-- Recorded data --
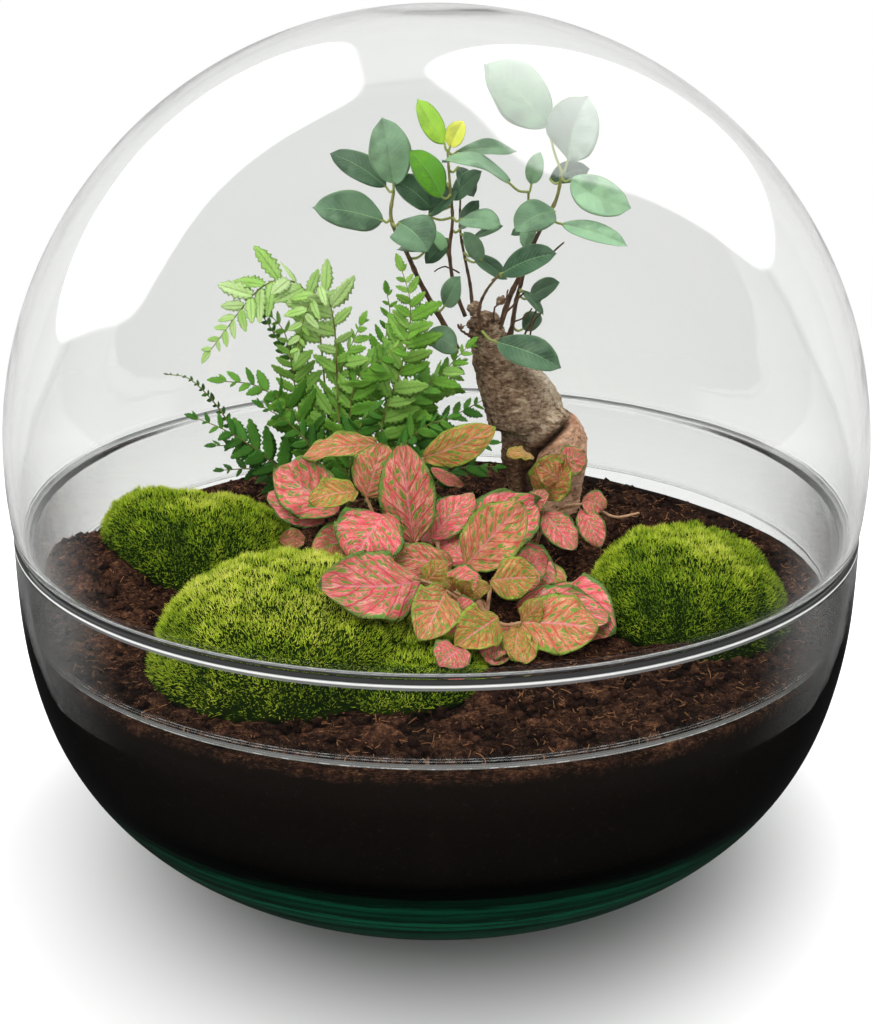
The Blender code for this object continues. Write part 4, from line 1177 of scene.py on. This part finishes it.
# the nerve plant
nerve = {
    "leaves": (
        ((-22, 8, 152), (-48, -4, 151), 10, 3, 30, 0.55), ((-25, -8, 137), (-18, -6, 157), 15, 2, 0, 0.42),
        ((-35, -9, 132), (-58, 2, 145), 16, 2, 0, 0.15), ((-18, -25, 137), (-28, -40, 125), 20, 2, 0, 0.05),
        ((-8, -16, 123), (-12, -14, 160), 16, 2, 0, 0.22), ((-5, 5, 148), (21, 8, 159), 11, 2, 15, 0.80),
        ((9, -18, 121), (36, -4, 134), 19, 3, 0, 0.0), ((10, -33, 121), (30, -30, 143), 17, 2, 0, 0.50),
        ((-5, -60, 127), (-37, -90, 138), 19, 3, 0, 0.12), ((3, -64, 125), (-5, -86, 117), 13, 2, 0, 0.62),
        ((18, -46, 121), (34, -50, 124), 12, 1, 0, 0.78), ((28, -62, 113), (53, -68, 113), 18, 2, 0, 0.55),
        ((27, -49, 113), (58, -58, 112), 14, 2, 0, 0.02), ((20, -66, 117), (6, -84, 114), 12, 2, 0, 0.88),
        ((39, 4, 132), (46, 2, 150), 13, 1, 0, 0.75),
    ),
    "smallLeaves": (
        ((-40, -8, 128), (-61, 2, 136), 11, 2, 0, 0.0), ((-28, -18, 143), (-44, -26, 142), 10, 2, 25, 0.85),
        ((-2, -14, 124), (13, -4, 138), 12, 2, 0, 0.05), ((-2, 2, 145), (10, 6, 137), 4, 1, 20, 0.0),
        ((6, -30, 121), (-17, -32, 125), 10, 2, 0, 0.35), ((-4, -50, 121), (3, -48, 129), 7, 1, 0, 0.85),
        ((27, -28, 118), (39, -24, 119), 10, 1, 0, 0.08), ((8, -84, 114), (0, -98, 114), 11, 1, 0, 0.0),
        ((22, -58, 110), (19, -80, 107), 9, 1, 0, 0.10), ((27, -62, 111), (25, -80, 107), 8, 1, 0, 0.80),
        ((28, -60, 111), (35, -62, 121), 7, 1, 0, 0.82), ((35, 2, 149), (25, -2, 151), 6, 2, 30, 0.80),
        ((39, -2, 129), (50, -12, 119), 10, 1, 0, 0.02), ((53, 4, 132), (62, 4, 129), 8, 1, 10, 0.10),
        ((53, 2, 129), (59, -8, 118), 8, 1, 0, 0.05), ((-56, -13, 123), (-47, -10, 123), 6, 1, 30, 0.30),
        ((-40, -30, 123), (-31, -30, 125), 6, 1, 20, 0.40), ((6, -52, 120), (2, -58, 127), 5, 1, 0, 0.9),
        ((9, -54, 119), (11, -60, 127), 6, 1, 0, 0.9), ((12, -52, 119), (18, -58, 124), 5, 1, 0, 0.85),
        ((4, -60, 117), (14, -66, 118), 8, 1, 0, 0.05), ((20, -34, 115), (36, -40, 119), 12, 1, 0, 0.05),
        ((0, -40, 118), (16, -46, 118), 12, 1, 0, 0.10), ((32, 0, 128), (40, -3, 138), 7, 1, 0, 0.02),
        ((44, 3, 146), (53, 0, 152), 9, 1, 20, 0.10), ((46, 2, 140), (36, -2, 147), 9, 1, -20, 0.60),
        ((36, -30, 110), (59, -60, 108), 20, 3, 0, 0.05), ((24, -58, 110), (17, -83, 106), 11, 1, 10, 0.12),
        ((25, -55, 110), (28, -83, 106), 10, 1, -10, 0.70), ((23, 0, 116), (41, -28, 112), 15, 2, 0, 0.05),
        ((7, -31, 112), (11, -58, 109), 10, 1, 0, 0.15), ((-2, -16, 118), (-14, -30, 112), 12, 2, 0, 0.30),
        ((12, -25, 119), (1, -5, 120), 12, 2, 0, 0.08), ((15, -41, 112), (5, -69, 108), 13, 2, 0, 0.20),
        ((34, -4, 112), (43, -37, 109), 12, 1, 0, 0.55), ((-15, -15, 116), (-24, -10, 121), 9, 1, 0, 0.12),
        ((3, 16, 122), (-6, -5, 119), 12, 1, 0, 0.02), ((-28, -6, 121), (-44, -20, 121), 11, 1, 0, 0.22),
    ),
    "stems": {
        "nerve_plant_stem_1": (2.4,
            ((6, -24, 112), (2, -20, 118), (-6, -17, 121), (-18, -14, 124), (-30, -11, 127))),
        "nerve_plant_stem_2": (2.4,
            ((14, -40, 112), (14, -44, 113), (15, -50, 113), (17, -56, 113), (20, -61, 114))),
    },
    "sideStems": (
        (1.7, ((-6, -17, 118), (-14, -8, 130), (-22, 4, 146))),
        (1.6, ((-12, -15, 118), (-20, -12, 128), (-25, -8, 137))),
        (1.6, ((-20, -14, 119), (-18, -20, 130), (-18, -25, 137))),
        (1.6, ((2, -20, 114), (-2, -6, 134), (-5, 5, 148))),
        (1.6, ((14, -44, 112), (4, -52, 120), (-5, -60, 127))),
        (1.6, ((14, -50, 112), (8, -58, 119), (3, -64, 125))),
        (1.6, ((36, 6, 108), (38, 5, 120), (39, 4, 132))),
        (1.4, ((39, 5, 122), (46, 4, 129), (53, 3, 131))),
        (1.4, ((17, -52, 112), (18, -48, 118), (20, -46, 122))),
        (1.2, ((60, 6, 127), (66, 5, 125), (74, 4, 127))),
        (1.5, ((20, -60, 112), (24, -62, 112), (28, -62, 113))),
        (1.5, ((6, -24, 113), (8, -20, 118), (9, -18, 121))),
    ),
    "fuller": 1.28, "thickness": 0.00060, "cup": 0.13, "fold": 0.12, "petiole": 0.0015,
    "upSide": (0.0, -0.80, 0.60), "rows": 44, "cols": 29,
    # ground colour: salmon pink, turning olive on young leaves
    "pink": ((0.30, (0.84, 0.120, 0.150)), (0.52, (0.94, 0.250, 0.260)), (0.72, (0.97, 0.50, 0.45))),
    "olive": ((0.30, (0.40, 0.20, 0.035)), (0.60, (0.56, 0.40, 0.080)), (0.80, (0.66, 0.58, 0.17))),
    "fleckTones": ((0.045, 0.18, 0.012), (0.20, 0.40, 0.04)),
    "veinTones": ((0.80, 0.030, 0.085), (0.60, 0.060, 0.040)),
    "marginTones": ((0.055, 0.24, 0.040), (0.36, 0.48, 0.05)), "ribTone": (0.90, 0.30, 0.36),
    "backTone": (0.42, 0.30, 0.10), "stalkTones": ((0.35, (0.33, 0.15, 0.075)), (0.65, (0.62, 0.40, 0.24))),
}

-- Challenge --
Reproduce the data, keeping every line exactly the same.

-- Result below --
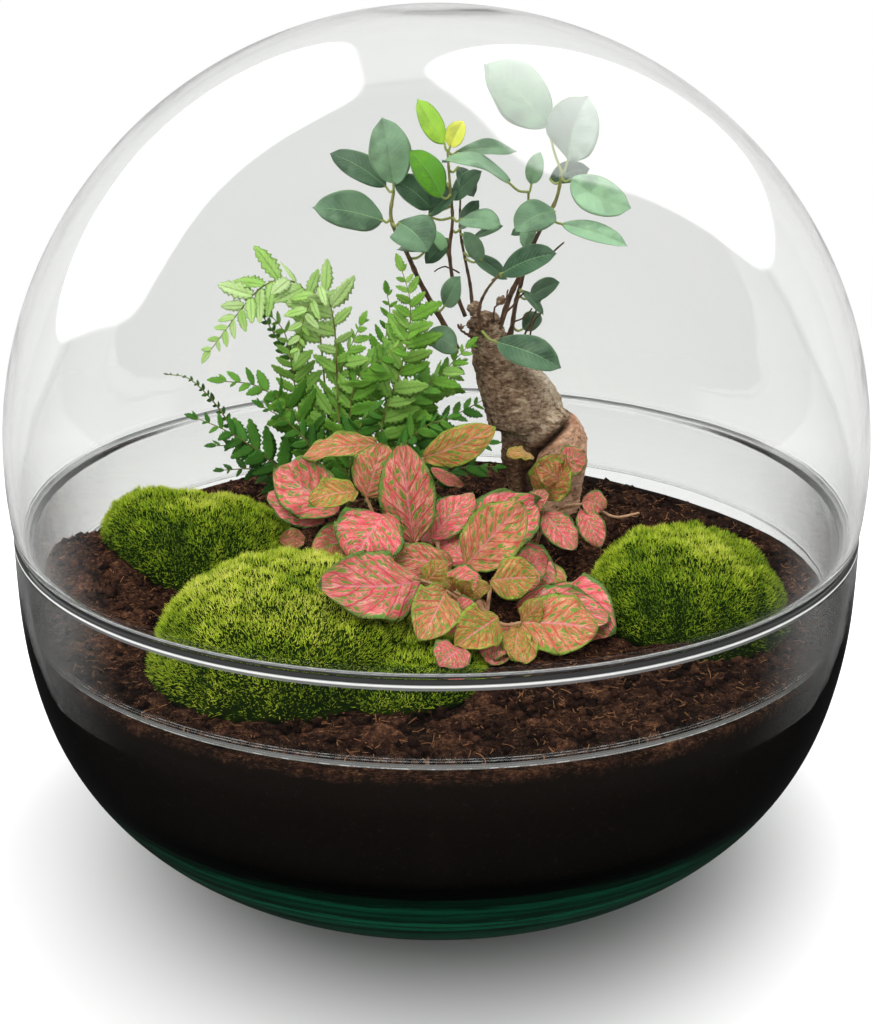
The Blender code for this object continues. Write part 4, from line 1177 of scene.py on. This part finishes it.
# the nerve plant
nerve = {
    "leaves": (
        ((-22, 8, 152), (-48, -4, 151), 10, 3, 30, 0.55), ((-25, -8, 137), (-18, -6, 157), 15, 2, 0, 0.42),
        ((-35, -9, 132), (-58, 2, 145), 16, 2, 0, 0.15), ((-18, -25, 137), (-28, -40, 125), 20, 2, 0, 0.05),
        ((-8, -16, 123), (-12, -14, 160), 16, 2, 0, 0.22), ((-5, 5, 148), (21, 8, 159), 11, 2, 15, 0.80),
        ((9, -18, 121), (36, -4, 134), 19, 3, 0, 0.0), ((10, -33, 121), (30, -30, 143), 17, 2, 0, 0.50),
        ((-5, -60, 127), (-37, -90, 138), 19, 3, 0, 0.12), ((3, -64, 125), (-5, -86, 117), 13, 2, 0, 0.62),
        ((18, -46, 121), (34, -50, 124), 12, 1, 0, 0.78), ((28, -62, 113), (53, -68, 113), 18, 2, 0, 0.55),
        ((27, -49, 113), (58, -58, 112), 14, 2, 0, 0.02), ((20, -66, 117), (6, -84, 114), 12, 2, 0, 0.88),
        ((39, 4, 132), (46, 2, 150), 13, 1, 0, 0.75),
    ),
    "smallLeaves": (
        ((-40, -8, 128), (-61, 2, 136), 11, 2, 0, 0.0), ((-28, -18, 143), (-44, -26, 142), 10, 2, 25, 0.85),
        ((-2, -14, 124), (13, -4, 138), 12, 2, 0, 0.05), ((-2, 2, 145), (10, 6, 137), 4, 1, 20, 0.0),
        ((6, -30, 121), (-17, -32, 125), 10, 2, 0, 0.35), ((-4, -50, 121), (3, -48, 129), 7, 1, 0, 0.85),
        ((27, -28, 118), (39, -24, 119), 10, 1, 0, 0.08), ((8, -84, 114), (0, -98, 114), 11, 1, 0, 0.0),
        ((22, -58, 110), (19, -80, 107), 9, 1, 0, 0.10), ((27, -62, 111), (25, -80, 107), 8, 1, 0, 0.80),
        ((28, -60, 111), (35, -62, 121), 7, 1, 0, 0.82), ((35, 2, 149), (25, -2, 151), 6, 2, 30, 0.80),
        ((39, -2, 129), (50, -12, 119), 10, 1, 0, 0.02), ((53, 4, 132), (62, 4, 129), 8, 1, 10, 0.10),
        ((53, 2, 129), (59, -8, 118), 8, 1, 0, 0.05), ((-56, -13, 123), (-47, -10, 123), 6, 1, 30, 0.30),
        ((-40, -30, 123), (-31, -30, 125), 6, 1, 20, 0.40), ((6, -52, 120), (2, -58, 127), 5, 1, 0, 0.9),
        ((9, -54, 119), (11, -60, 127), 6, 1, 0, 0.9), ((12, -52, 119), (18, -58, 124), 5, 1, 0, 0.85),
        ((4, -60, 117), (14, -66, 118), 8, 1, 0, 0.05), ((20, -34, 115), (36, -40, 119), 12, 1, 0, 0.05),
        ((0, -40, 118), (16, -46, 118), 12, 1, 0, 0.10), ((32, 0, 128), (40, -3, 138), 7, 1, 0, 0.02),
        ((44, 3, 146), (53, 0, 152), 9, 1, 20, 0.10), ((46, 2, 140), (36, -2, 147), 9, 1, -20, 0.60),
        ((36, -30, 110), (59, -60, 108), 20, 3, 0, 0.05), ((24, -58, 110), (17, -83, 106), 11, 1, 10, 0.12),
        ((25, -55, 110), (28, -83, 106), 10, 1, -10, 0.70), ((23, 0, 116), (41, -28, 112), 15, 2, 0, 0.05),
        ((7, -31, 112), (11, -58, 109), 10, 1, 0, 0.15), ((-2, -16, 118), (-14, -30, 112), 12, 2, 0, 0.30),
        ((12, -25, 119), (1, -5, 120), 12, 2, 0, 0.08), ((15, -41, 112), (5, -69, 108), 13, 2, 0, 0.20),
        ((34, -4, 112), (43, -37, 109), 12, 1, 0, 0.55), ((-15, -15, 116), (-24, -10, 121), 9, 1, 0, 0.12),
        ((3, 16, 122), (-6, -5, 119), 12, 1, 0, 0.02), ((-28, -6, 121), (-44, -20, 121), 11, 1, 0, 0.22),
    ),
    "stems": {
        "nerve_plant_stem_1": (2.4,
            ((6, -24, 112), (2, -20, 118), (-6, -17, 121), (-18, -14, 124), (-30, -11, 127))),
        "nerve_plant_stem_2": (2.4,
            ((14, -40, 112), (14, -44, 113), (15, -50, 113), (17, -56, 113), (20, -61, 114))),
    },
    "sideStems": (
        (1.7, ((-6, -17, 118), (-14, -8, 130), (-22, 4, 146))),
        (1.6, ((-12, -15, 118), (-20, -12, 128), (-25, -8, 137))),
        (1.6, ((-20, -14, 119), (-18, -20, 130), (-18, -25, 137))),
        (1.6, ((2, -20, 114), (-2, -6, 134), (-5, 5, 148))),
        (1.6, ((14, -44, 112), (4, -52, 120), (-5, -60, 127))),
        (1.6, ((14, -50, 112), (8, -58, 119), (3, -64, 125))),
        (1.6, ((36, 6, 108), (38, 5, 120), (39, 4, 132))),
        (1.4, ((39, 5, 122), (46, 4, 129), (53, 3, 131))),
        (1.4, ((17, -52, 112), (18, -48, 118), (20, -46, 122))),
        (1.2, ((60, 6, 127), (66, 5, 125), (74, 4, 127))),
        (1.5, ((20, -60, 112), (24, -62, 112), (28, -62, 113))),
        (1.5, ((6, -24, 113), (8, -20, 118), (9, -18, 121))),
    ),
    "fuller": 1.28, "thickness": 0.00060, "cup": 0.13, "fold": 0.12, "petiole": 0.0015,
    "upSide": (0.0, -0.80, 0.60), "rows": 44, "cols": 29,
    # ground colour: salmon pink, turning olive on young leaves
    "pink": ((0.30, (0.84, 0.120, 0.150)), (0.52, (0.94, 0.250, 0.260)), (0.72, (0.97, 0.50, 0.45))),
    "olive": ((0.30, (0.40, 0.20, 0.035)), (0.60, (0.56, 0.40, 0.080)), (0.80, (0.66, 0.58, 0.17))),
    "fleckTones": ((0.045, 0.18, 0.012), (0.20, 0.40, 0.04)),
    "veinTones": ((0.80, 0.030, 0.085), (0.60, 0.060, 0.040)),
    "marginTones": ((0.055, 0.24, 0.040), (0.36, 0.48, 0.05)), "ribTone": (0.90, 0.30, 0.36),
    "backTone": (0.42, 0.30, 0.10), "stalkTones": ((0.35, (0.33, 0.15, 0.075)), (0.65, (0.62, 0.40, 0.24))),
}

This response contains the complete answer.